Spécialiste de ce type de narration et de ce genre de thèmes, Inarritu parvient pourtant à se renouveler avec Babel. Abordant beaucoup de thèmes avec une extrême justesse sans trop verser dans l'apitoiement, l'oeuvre permet au spectateur de s'identifier aux personnages et à ces moments de la vie où, d'un seul coup, le sol semble se dérober sous nos pieds. Le traitement visuel apporte à l'ensemble une atmosphère aussi discrète que prenante, et même si on sait qu'on risque fort d'en sortir un peu déprimé, on reste accroché et réceptif jusqu'à l'arrivée du générique de fin.

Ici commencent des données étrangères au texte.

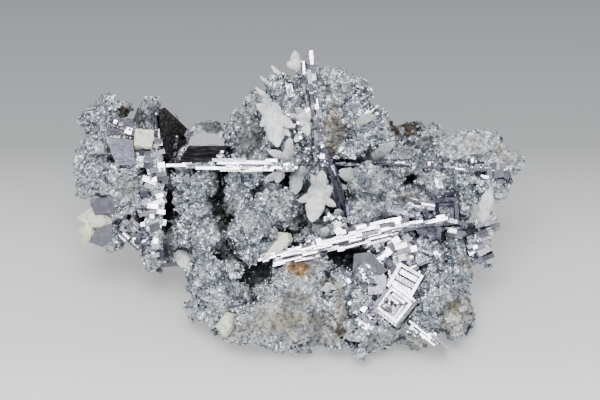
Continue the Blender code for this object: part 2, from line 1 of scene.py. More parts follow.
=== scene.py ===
"""Looks of a skeletal galena specimen: a boxwork of thin galena plates and stepped crystals,
coated with druse, with calcite blades and a little dolomite grown on it."""

import itertools
import math

import bmesh
import bpy
import numpy as np
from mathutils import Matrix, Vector


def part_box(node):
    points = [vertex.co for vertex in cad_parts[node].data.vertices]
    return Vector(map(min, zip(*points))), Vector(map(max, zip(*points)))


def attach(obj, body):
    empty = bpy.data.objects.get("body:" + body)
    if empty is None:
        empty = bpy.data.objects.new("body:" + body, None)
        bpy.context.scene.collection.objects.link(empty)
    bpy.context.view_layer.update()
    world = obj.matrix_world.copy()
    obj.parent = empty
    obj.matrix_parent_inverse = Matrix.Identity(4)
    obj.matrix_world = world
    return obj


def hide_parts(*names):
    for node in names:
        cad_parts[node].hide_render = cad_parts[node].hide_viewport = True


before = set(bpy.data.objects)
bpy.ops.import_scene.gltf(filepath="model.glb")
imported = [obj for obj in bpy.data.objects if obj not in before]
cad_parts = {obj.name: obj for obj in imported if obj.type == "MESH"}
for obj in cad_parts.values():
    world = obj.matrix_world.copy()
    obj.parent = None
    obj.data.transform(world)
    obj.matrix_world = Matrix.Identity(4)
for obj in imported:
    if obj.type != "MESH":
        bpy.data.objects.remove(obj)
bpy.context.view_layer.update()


# --- The boxwork's plates -------------------------------------------------------------------
# Galena grew as thin plates that stand square to the display face and cross in a boxwork. Each
# plate is a pack of thin sheets, broken along its bright front edge into steps.
# Places are in millimetres in the face frame: x across the display face, y up it, z out of it.

MM = 0.001
LEAN = math.radians(50)
BASE_SHIFT = np.array([0.4, -31.4, 0.0])
TIP_BACK = np.array(
    [[1, 0, 0], [0, math.cos(LEAN), math.sin(LEAN)], [0, -math.sin(LEAN), math.cos(LEAN)]]
)
rng = np.random.default_rng(11)


def to_part(points):
    """Face frame to part: turn about x by the lean, shift over the base's middle, to metres."""
    return (np.asarray(points, float) @ TIP_BACK + BASE_SHIFT) * MM


def turned_axes(turn, tilt, roll=0.0):
    """Axes of a crystal turned in the face, then tilted about its own x, then rolled about its
    own y, in radians. Rows are the crystal's x, y and z; inputs may be arrays."""
    turn, tilt, roll = np.broadcast_arrays(*map(np.atleast_1d, (turn, tilt, roll)))
    zero, one = np.zeros(turn.shape), np.ones(turn.shape)

    def matrix(*rows):
        return np.moveaxis(np.array(rows, float), -1, 0)

    c, s = np.cos(turn), np.sin(turn)
    about_z = matrix([c, s, zero], [-s, c, zero], [zero, zero, one])
    c, s = np.cos(tilt), np.sin(tilt)
    about_x = matrix([one, zero, zero], [zero, c, s], [zero, -s, c])
    c, s = np.cos(roll), np.sin(roll)
    about_y = matrix([c, zero, -s], [zero, one, zero], [s, zero, c])
    return about_y @ about_x @ about_z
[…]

Ceci étant dit, loin de nous l'envie de courir s'acheter une corde après le visionnage : ne cédant jamais au moindre manichéisme, Babel se sert de la douleur pour mieux faire ressortir ce qui est précieux, et donc beau. Pour qui saura lire un minimum entre les lignes, le film se révèlera d'une profondeur remarquable et fera parvenir son message. Qui plus est, l'oeuvre parvient à ses fins sans aucun bourrage de crâne mais en décrivant des situations d'une caméra experte qui, bien qu'optant pour un point de vue sans complaisance et un brin distant émotionnellement, capte à merveille les regards, les sensations (sans s'arrêter à la souffrance sur laquelle l'accent est mis), la fragilité, et la solitude.

Incarnant tout ce panel d'émotions, le casting mis en place est hors du commun : Brad Pitt est comme d'habitude parfait, ainsi que Cate Blanchett qui incarne sa femme (ils se retrouveront chez David Fincher quelques années plus tard pour Benjamin Button). L'autre aspect du segment marocain bénéficie aussi d'une interprétation impressionnante, en particulier concernant les deux enfants. Coté mexicain de l'histoire, c'est Adriana Barraza qui tire la couverture, bien soutenue par Gael Garcia Bernal en neveu un brin imprévisible. La jeune Rinko Kikuchi, enfin, incarne à la perfection l'adolescente malentendante au centre du segment japonais de l'intrigue.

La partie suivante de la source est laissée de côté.